Sayf al-Din Ghazi (II) ibn Mawdud (; full name: Sayf al-Din Ghazi II ibn Mawdud ibn Zengi; died 1180) was a Zangid Emir of Mosul, the nephew of Nur ad-Din Zengi. 

He became Emir of Mosul in 1170 after the death of his father Qutb ad-Din Mawdud. Saif had been chosen as the successor under the advice of eunuch ’Abd al-Masish, who wanted to keep the effective rule in lieu of the young emir; the disinherited son of Mawdud, Imad ad-Din Zengi II, fled to Aleppo at the court of Nur ad-Din. The latter, who was waiting for an excuse to annex Mosul, conquered Sinjar in September 1170 and besieged Mosul, which surrendered on 22 January 1171. After ousting al-Masish, he put Gümüshtekin, one of his officers, as governor, leaving Saif ud-Din nothing but the nominal title of emir. The latter also married the daughter of Nur ad-Din. 

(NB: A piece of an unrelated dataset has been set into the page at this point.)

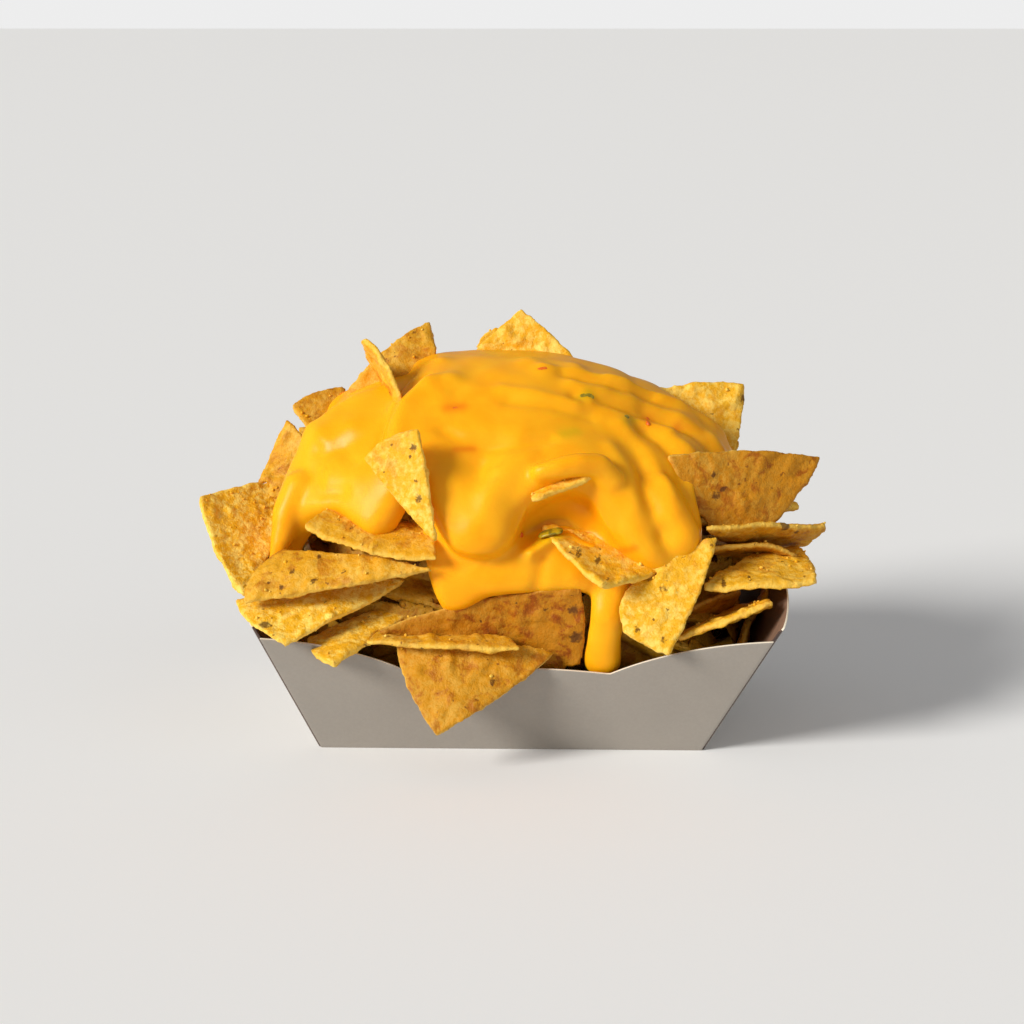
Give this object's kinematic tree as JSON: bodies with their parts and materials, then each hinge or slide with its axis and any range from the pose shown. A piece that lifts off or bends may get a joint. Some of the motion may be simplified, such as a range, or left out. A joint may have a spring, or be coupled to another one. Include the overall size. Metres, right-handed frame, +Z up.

At Nur ad-Din's death (May 1174), Gümüshtekin went to Damascus to take control of his son and entitled himself of atabeg of Aleppo. Saif ud-Din rejected his tutorage and restored his independence. The nobles of Damascus, worried by Gümüshtekin's increasing power, offered Saif ud-Din their city, but he could not intervene since he was busy in retaking Mosul. Thenceforth Damascus was given to Saladin.

Saladin took control of Biladu-Sham (Syria) but Saif ud-Din wanted to take over Aleppo, so he sent his brother Izz ad-Din Mas'ud at the head of an army to fight Saladin: they met in an area near Hama called Kron Hama (Arabic: قرون حماه) where Saif ud-Din was defeated. Later he prepared for another battle at Tell al-Sultan (Arabic: تل سلطان) near Aleppo, where he was also defeated; he went back to Mosul and sent messengers to Saladin offering his alliance, which was accepted.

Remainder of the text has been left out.